The Brent Oil price has risen to a 5-month high of $79 per barrel due to a further escalation of the military conflict between Israel and Iran, which has been ongoing for a week, Commerzbank’s commodity analyst Carsten Fritsch notes.
Risk of supply disruptions on the Oil market
“Oil prices are likely to continue to be determined by news on the Middle East conflict in the coming week. If this escalates, possibly with the United States intervening alongside Israel, Oil prices would rise further. US President Trump wants to make a decision on this within two weeks. This would increase the risk of supply disruptions on the Oil market. The Strait of Hormuz, through which around a fifth of the global Oil supply is transported every day, is at the centre of attention.”
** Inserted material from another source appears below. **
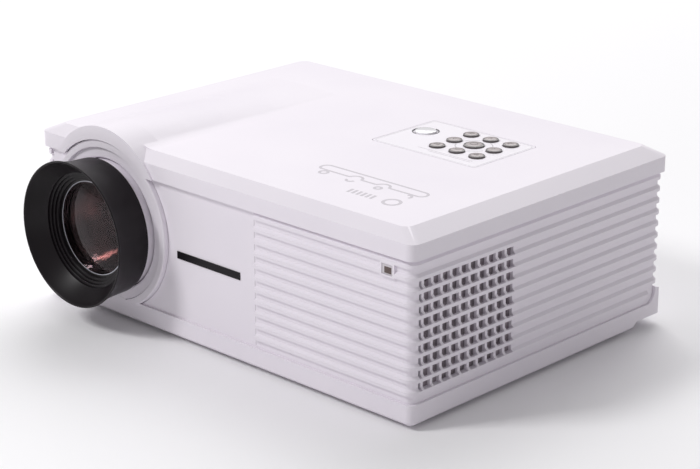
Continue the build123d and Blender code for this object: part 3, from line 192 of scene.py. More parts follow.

“As this volume could not be transported to the world market via other routes such as pipelines in the event of a blockade by Iran, the Oil market would tighten considerably. A higher risk premium on the Oil price is therefore justified, even if the probability of the Strait of Hormuz being closed is very low. After all, this would harm Iran itself considerably, as it would also no longer be able to export Oil and would also offend China, its most important customer.”
“This is because China obtains the majority of its Oil imports from countries in the Persian Gulf and would therefore be particularly affected by a blockade of the strait. Should Iran no longer be able to export its Oil, the reluctance threshold for a blockade would sink. The same is likely to apply in the event of an imminent loss of power by the regime in Tehran.”